From their raised positions and reinforced defences in the industrial city, Ukrainians were able to hold them off with targeted strikes, leaving the scarred Donbas landscape littered with Russian bodies and destroyed armoured vehicles.

Now it seems Russian troops have penetrated defences which have been reinforced over the 10 years since Moscow’s campaign of aggression first started.

To Kyiv’s frustration, Ukraine has been unable to break Russian fortifications elsewhere, which were built in a matter of months.

“Russia can’t achieve strategical goals, only tactical ones,” says Maj Rodion Kudryashov, a Ukrainian deputy commander of the 3rd Assault Brigade.

He says his troops are outnumbered by as many as seven to one. Over the phone he told me, “It’s like fighting two armies.”

He is confident the Russians will not push further to cities like Pokrovsk and Kostyantynivka, but that is far from guaranteed.

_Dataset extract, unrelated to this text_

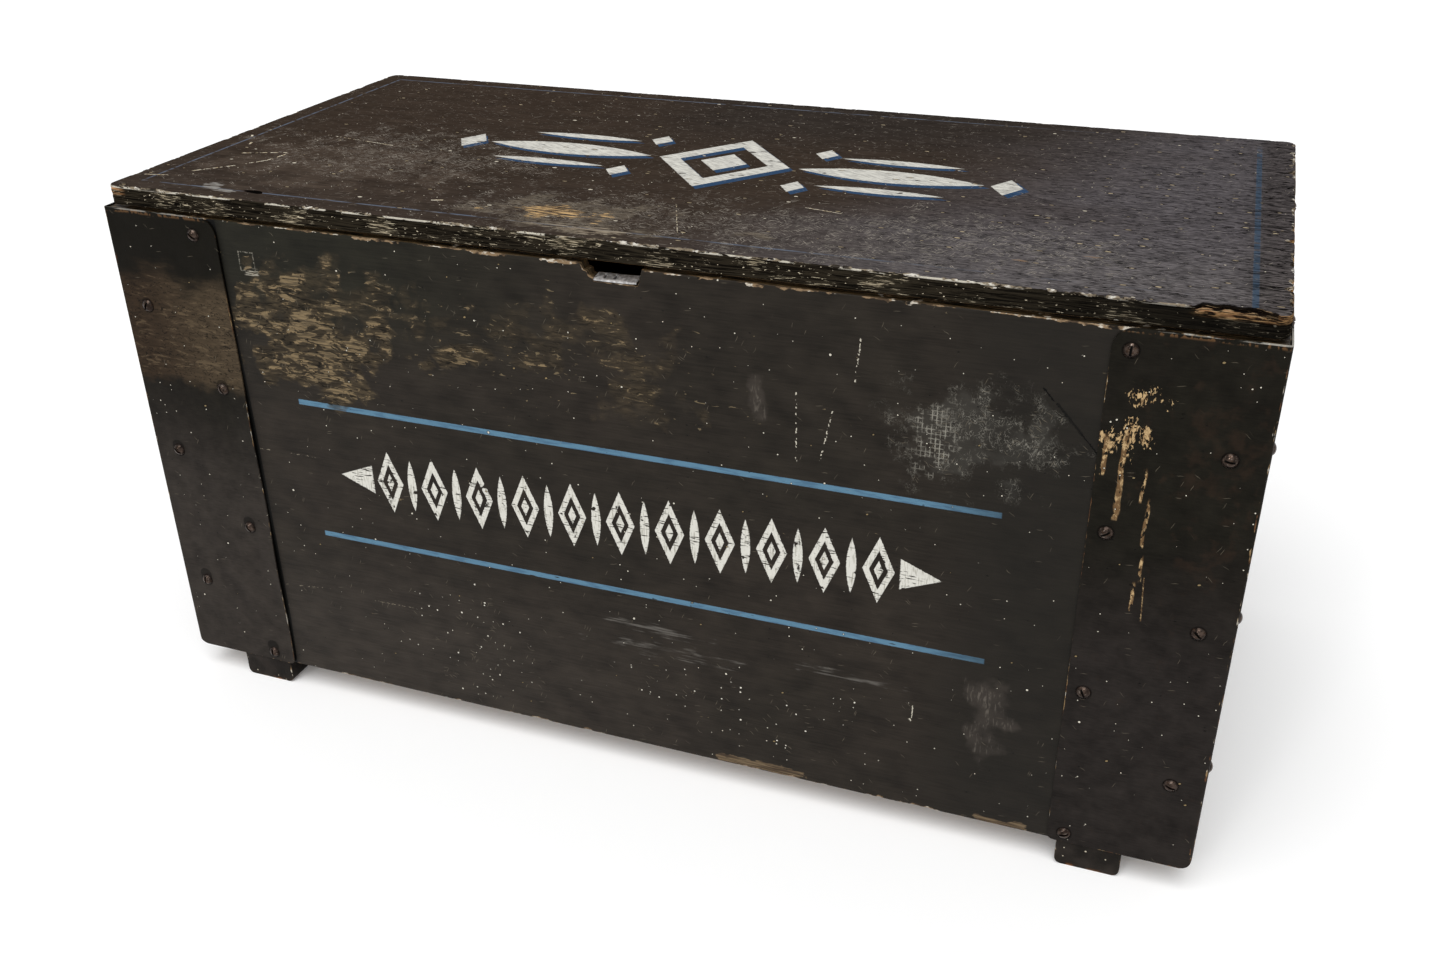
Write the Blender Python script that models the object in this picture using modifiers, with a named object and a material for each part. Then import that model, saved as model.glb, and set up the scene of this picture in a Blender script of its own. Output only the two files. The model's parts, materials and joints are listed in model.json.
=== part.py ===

What it will do for them is relieve pressure on the city of Donetsk ,15km (9 miles) further east, which Russia has occupied since 2014.

The long term

Ukraine has been forced backwards like this before, notably in the summer of 2022.

Large, well-equipped Russian units encircled cities like Lysychansk and Severodonetsk. The Ukrainians could do little to stop them.

However, a subsequent influx of Western weapons and inspired military thinking led to a changing of the tide later that year, with liberations in the Kherson and Kharkiv regions.

But this is a different war now.

Global politics are having a more significant impact on the battlefield.

Stuttering Western help has directly contributed to this likely Ukrainian retreat in Avdiivka.

The US leads the way on providing weapons to Ukraine, because of the scale and speed it can provide them. With a $95bn package including aid for Ukraine still not approved in Washington, other allies are struggling to fill the gap.

It means the Ukrainians are having to ration ammunition and manage low morale. And Avdiivka may not be the only withdrawal Kyiv is considering.

Vladimir Putin also still wants the whole of Ukraine, and it is still possible that he could take it.

That prospect could either restore Western unity in trying to prevent it, or fuel the scepticism that Ukraine was never able to win this war, despite the extraordinary defence it has displayed in Avdiivka and elsewhere.